Inflation rose in March in Nigeria to its highest level in 23 months, data released by the National Bureau of Statistics (NBS) on Tuesday has shown.
Nigeria’s annual inflation rose for a seventh straight month, as border closures and lockdown of the country occassioned by the coronavirus pandemic pushed prices higher.
The bureau’s Consumer Price Index report said inflation rose to 12.26 per cent when compared with March 2019, and up from 12.20 percent in February 2020.
The closure of land borders in the country in August has been a major driving force for the upward trend of the inflation rate of the country since September 2019.
The closure affected the availability of rice, vegetable oil, frozen food and other staple food of Nigerians, causing prices of the commodities to be on the increase.
The latest spike is also linked to the coronavirus pandemic lockdown.
“The lockdown in Abuja. Lagos and Ogun States and various major disruptions in normal economic activity in several States since then started in April 2020 and accordingly would not have any major impact on March 2020 Inflation which this report focuses on,” NBS said.
The composite food index rose by 14.98 per cent in March 2020 compared to 14.90 per cent in February 2020.
Inflation In States
In March 2020, all item inflation on a year-on-year basis was highest in Bauchi, Niger, and Kebbi while Lagos, Abuja, and Kwara recorded the slowest rise.

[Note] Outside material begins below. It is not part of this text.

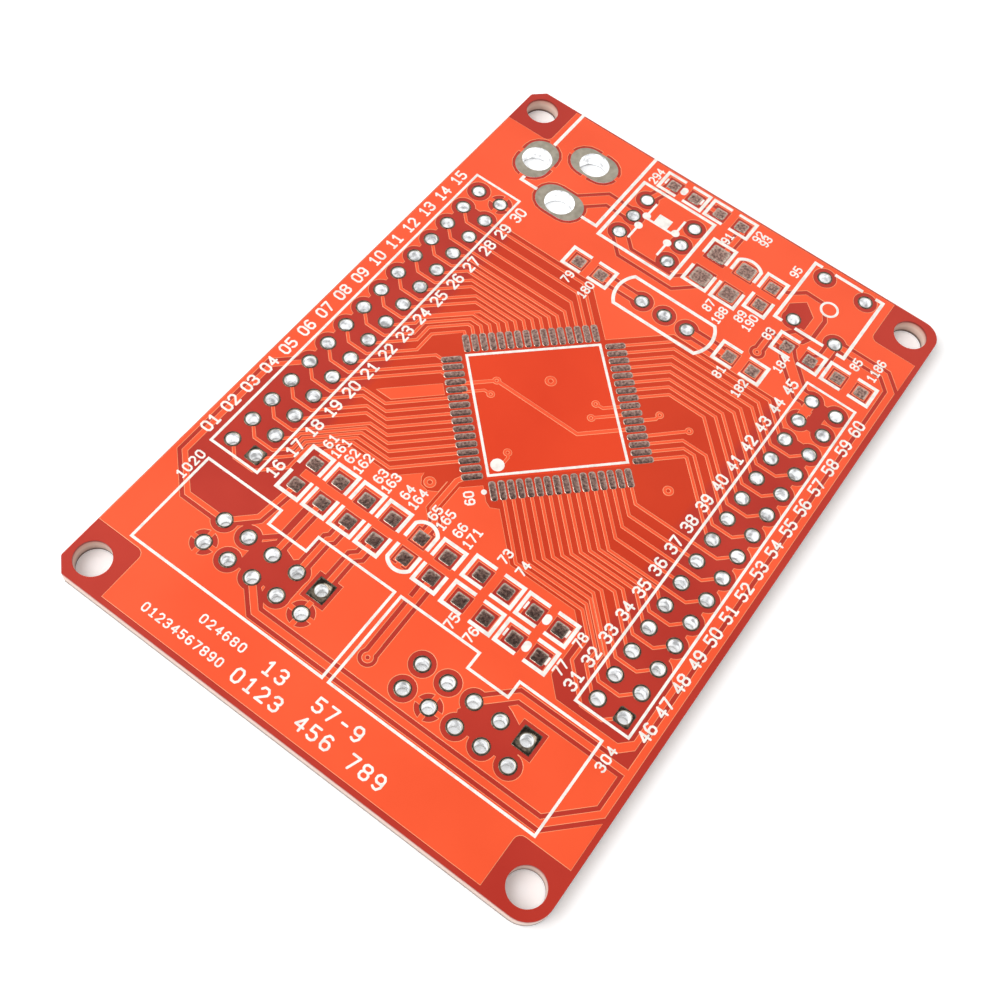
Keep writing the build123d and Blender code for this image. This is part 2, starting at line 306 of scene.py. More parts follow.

For food inflation, Sokoto, Edo and Ogun recorded the highest while jigawa, Bauchi and Lagos recorded the lowest.
Only Lagos state recorded price deflation or negative inflation (general decrease in the general price level of food or a negative food inflation rate).
Paul Alaje, a senior economist with SPM Professionals, said going forward, the present lockdown might bring some level of reduction because the demand is not really there.
“Governemt has done everything possible across board to reduce demand so we might not be seeing that pressure,” he said.
“But that doesnt mean the economy has improved; what is done now across the world is to artificially pause both demand and supply.
“The impact will go beyond what inflation is saying. It will have a major and tremendous impact on the real economy and the evidence will be in unemployment, hunger, economy slum in the coming period,” he said.